Training-set number 1 is obtained by generating samples from a 5x5 window from band 30. Each sample generated from a 5x5 window is composed of spatial data associated with one of six classes. These will be described later. Since the window is of size 5x5, there are a total of 25 components (plus 1 more accounting for the augmented case) comprising the input layer of the neural network architecture. That is, the input vector for this network has 26 components, which is defined by taking the 25 samples of the 5x5 window and storing them in a vector of 26 components. The additional component is included for computational purposes.

In these experiments, in addition to having an input layer and an output layer, we also have a hidden layer. Additional layers are necessary for classes whose decision surfaces are difficult to separate. Choosing the number and the size of hidden layers is a matter that is still highly debated. In this case the vector in the hidden layer has 14 components and the vector in the output layer has 6 components. We kept the number of components in the hidden layer fairly small so that the total number of variables of the network was relatively small in relation to the number of training samples. As the number of dimensions in the network increases, the number of variables in the network will also increase. A high number of dimensions in all of the layers, in particular, the input space, requires a large amount of training samples so that the model may characterize well the data; however, in some cases, when using neural networks to characterize high-dimensional input spaces like hyperspectral data, the network generated ends up having more variables than the number of available samples. This is undesirable for there are an infinite number of solutions that may be obtained, in addition to the ones obtained by the algorithm from local minimum. Nevertheless, in some studies the above has been done and the networks obtained are able to generalize well enough the remaining samples of the data sets in question. This situation can be avoided by generating a different architecture for the network.

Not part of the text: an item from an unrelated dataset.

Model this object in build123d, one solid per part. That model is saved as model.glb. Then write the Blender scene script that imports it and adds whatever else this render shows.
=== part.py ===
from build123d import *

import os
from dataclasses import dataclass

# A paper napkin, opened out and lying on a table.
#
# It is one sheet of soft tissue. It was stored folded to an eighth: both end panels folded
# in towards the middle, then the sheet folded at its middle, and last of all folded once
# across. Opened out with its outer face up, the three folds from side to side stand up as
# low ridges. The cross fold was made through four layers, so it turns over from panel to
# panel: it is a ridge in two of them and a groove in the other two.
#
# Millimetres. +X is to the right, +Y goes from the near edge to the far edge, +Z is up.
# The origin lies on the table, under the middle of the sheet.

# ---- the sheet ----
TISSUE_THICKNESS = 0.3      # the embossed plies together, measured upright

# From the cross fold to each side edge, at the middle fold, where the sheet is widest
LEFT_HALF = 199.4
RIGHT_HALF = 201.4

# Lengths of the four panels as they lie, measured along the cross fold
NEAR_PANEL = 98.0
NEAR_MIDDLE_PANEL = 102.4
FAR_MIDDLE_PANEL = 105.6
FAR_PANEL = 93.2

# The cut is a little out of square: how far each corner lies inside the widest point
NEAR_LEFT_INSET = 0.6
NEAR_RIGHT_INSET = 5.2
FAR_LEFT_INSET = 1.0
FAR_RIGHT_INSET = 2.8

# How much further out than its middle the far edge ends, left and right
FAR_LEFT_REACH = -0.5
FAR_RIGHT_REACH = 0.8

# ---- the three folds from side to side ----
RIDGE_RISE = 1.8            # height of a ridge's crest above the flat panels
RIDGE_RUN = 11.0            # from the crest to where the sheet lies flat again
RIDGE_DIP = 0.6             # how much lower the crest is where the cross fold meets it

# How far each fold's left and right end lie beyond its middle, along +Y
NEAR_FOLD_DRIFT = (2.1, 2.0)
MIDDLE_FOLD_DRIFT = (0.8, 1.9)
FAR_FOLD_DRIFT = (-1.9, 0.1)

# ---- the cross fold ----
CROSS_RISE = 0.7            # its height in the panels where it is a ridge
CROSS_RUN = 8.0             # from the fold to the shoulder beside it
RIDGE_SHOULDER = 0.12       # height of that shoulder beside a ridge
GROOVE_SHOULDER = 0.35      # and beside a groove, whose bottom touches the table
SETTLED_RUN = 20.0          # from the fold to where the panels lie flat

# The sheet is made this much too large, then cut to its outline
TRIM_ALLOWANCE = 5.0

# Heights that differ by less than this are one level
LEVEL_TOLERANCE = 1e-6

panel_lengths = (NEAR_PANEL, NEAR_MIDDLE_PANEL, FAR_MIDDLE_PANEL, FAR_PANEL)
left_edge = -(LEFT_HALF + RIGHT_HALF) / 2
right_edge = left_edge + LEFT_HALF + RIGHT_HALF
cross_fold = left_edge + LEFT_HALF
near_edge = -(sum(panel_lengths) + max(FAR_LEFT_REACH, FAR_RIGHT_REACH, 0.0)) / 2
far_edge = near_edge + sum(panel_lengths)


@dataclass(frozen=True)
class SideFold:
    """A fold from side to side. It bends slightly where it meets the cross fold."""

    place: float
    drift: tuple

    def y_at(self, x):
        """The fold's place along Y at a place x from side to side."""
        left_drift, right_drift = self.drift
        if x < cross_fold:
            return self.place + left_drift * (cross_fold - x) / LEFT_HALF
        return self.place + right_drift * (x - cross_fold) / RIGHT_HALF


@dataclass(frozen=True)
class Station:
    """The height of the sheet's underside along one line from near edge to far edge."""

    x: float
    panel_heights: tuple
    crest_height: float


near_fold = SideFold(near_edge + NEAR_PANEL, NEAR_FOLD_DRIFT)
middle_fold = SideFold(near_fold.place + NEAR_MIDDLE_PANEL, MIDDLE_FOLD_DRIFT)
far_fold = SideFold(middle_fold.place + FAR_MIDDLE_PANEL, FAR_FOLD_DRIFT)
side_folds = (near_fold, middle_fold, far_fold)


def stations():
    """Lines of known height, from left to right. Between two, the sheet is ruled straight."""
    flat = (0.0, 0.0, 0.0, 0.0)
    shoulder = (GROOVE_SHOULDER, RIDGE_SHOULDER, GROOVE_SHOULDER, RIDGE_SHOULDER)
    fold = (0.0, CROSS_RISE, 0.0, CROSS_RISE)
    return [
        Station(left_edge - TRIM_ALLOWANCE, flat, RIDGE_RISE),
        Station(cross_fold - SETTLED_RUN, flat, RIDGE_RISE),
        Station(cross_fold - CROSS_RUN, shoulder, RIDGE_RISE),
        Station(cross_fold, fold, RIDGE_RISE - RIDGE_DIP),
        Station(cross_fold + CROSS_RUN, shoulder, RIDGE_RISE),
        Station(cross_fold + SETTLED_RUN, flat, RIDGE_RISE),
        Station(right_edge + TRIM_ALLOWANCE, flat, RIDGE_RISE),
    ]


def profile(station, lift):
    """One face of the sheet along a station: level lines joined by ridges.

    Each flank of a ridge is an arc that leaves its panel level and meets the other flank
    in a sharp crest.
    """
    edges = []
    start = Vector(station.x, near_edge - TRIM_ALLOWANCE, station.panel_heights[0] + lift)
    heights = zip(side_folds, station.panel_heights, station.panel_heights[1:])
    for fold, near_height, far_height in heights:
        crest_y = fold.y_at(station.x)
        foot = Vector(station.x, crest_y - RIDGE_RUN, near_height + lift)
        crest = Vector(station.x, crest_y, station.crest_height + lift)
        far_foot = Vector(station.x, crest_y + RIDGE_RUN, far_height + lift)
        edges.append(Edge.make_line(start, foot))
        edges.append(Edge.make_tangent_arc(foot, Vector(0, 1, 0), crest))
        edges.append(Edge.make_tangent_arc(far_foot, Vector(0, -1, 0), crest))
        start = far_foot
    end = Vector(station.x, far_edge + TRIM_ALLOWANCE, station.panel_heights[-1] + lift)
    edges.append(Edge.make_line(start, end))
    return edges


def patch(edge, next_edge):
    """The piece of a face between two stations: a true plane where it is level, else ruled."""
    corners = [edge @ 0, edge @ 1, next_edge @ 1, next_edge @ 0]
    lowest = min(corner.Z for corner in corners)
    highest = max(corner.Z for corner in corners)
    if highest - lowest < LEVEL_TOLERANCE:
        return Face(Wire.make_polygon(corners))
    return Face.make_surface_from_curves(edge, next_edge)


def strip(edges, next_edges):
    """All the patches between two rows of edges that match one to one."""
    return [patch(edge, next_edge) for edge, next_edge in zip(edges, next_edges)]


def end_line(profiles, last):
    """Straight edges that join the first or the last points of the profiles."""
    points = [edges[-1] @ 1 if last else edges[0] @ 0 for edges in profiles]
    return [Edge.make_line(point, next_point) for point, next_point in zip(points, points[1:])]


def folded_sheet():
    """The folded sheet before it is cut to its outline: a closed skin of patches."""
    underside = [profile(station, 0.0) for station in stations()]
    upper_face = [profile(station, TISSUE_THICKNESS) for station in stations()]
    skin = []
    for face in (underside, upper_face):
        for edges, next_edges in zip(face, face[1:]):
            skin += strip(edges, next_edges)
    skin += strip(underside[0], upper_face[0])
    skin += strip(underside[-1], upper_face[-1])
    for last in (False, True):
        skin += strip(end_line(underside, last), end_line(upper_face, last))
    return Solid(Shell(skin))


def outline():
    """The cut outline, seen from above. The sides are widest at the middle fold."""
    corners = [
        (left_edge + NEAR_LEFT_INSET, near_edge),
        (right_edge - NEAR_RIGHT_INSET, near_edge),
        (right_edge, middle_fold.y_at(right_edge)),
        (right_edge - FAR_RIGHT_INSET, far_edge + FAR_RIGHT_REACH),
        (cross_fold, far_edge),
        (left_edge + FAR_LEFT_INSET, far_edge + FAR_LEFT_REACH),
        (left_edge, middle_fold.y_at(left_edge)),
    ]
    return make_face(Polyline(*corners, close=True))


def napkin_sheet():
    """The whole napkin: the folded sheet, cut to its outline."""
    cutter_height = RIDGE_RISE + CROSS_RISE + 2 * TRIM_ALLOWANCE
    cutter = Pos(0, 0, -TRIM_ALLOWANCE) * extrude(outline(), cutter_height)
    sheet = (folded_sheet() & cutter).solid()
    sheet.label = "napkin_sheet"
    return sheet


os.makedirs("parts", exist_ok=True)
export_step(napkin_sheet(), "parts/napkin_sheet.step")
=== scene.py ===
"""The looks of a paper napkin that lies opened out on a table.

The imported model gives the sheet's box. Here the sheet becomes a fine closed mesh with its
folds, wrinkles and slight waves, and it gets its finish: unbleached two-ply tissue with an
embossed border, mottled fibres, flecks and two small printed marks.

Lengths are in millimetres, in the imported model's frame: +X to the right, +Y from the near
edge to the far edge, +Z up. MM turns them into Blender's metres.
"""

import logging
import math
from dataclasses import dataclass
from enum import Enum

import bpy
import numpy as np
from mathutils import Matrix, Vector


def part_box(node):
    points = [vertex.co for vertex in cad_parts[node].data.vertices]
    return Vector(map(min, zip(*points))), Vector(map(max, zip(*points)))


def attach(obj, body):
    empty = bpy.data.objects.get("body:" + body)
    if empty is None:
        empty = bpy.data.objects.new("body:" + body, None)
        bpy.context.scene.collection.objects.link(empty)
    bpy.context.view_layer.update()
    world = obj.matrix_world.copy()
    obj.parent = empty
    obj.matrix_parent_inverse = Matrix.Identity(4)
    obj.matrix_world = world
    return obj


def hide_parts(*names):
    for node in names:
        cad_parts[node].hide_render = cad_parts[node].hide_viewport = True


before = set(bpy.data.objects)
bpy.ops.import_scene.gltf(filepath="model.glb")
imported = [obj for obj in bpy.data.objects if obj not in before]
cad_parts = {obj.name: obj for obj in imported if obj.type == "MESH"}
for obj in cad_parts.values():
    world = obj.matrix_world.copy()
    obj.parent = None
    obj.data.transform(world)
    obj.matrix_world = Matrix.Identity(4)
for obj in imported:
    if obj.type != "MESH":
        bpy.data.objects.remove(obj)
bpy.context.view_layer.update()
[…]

For the output layer, note that the number of its components and the number of classes are both 6. This is so because of the following relation:

Class

Desired output vector

1

d1= [1 0 0 0 0 0]'

2

d2= [0 1 0 0 0 0]'

3

d3= [0 0 1 0 0 0]'

4

d4= [0 0 0 1 0 0]'

5

d5= [0 0 0 0 1 0]'

6

d6= [0 0 0 0 0 1]'

That is, we chose the samples of class 1 to be associated with the desired output vector

d1= [1 0 0 0 0 0] ', and, so on.

Note that as x increases without bound in both the positive and negative directions, the sigmoidal function G(x) goes to +1 and -1 respectively. These sigmoidal function values can only be achieved in the limit. Nevertheless, we have chosen one of the extremes of the sigmoidal function (+1), instead of a value less than one, to be one of the components of the corresponding desired output vectors described above. These extreme values will never be achieved by the algorithm, thus forcing it to perform more iterations. An unnecessary number of iterations tends to make the algorithm "learn" the training data set very well but with a limited capacity to generalize. Nevertheless, imposing such values does generate a better network as reported by Skidmore et al. (1997). We show an example of this below.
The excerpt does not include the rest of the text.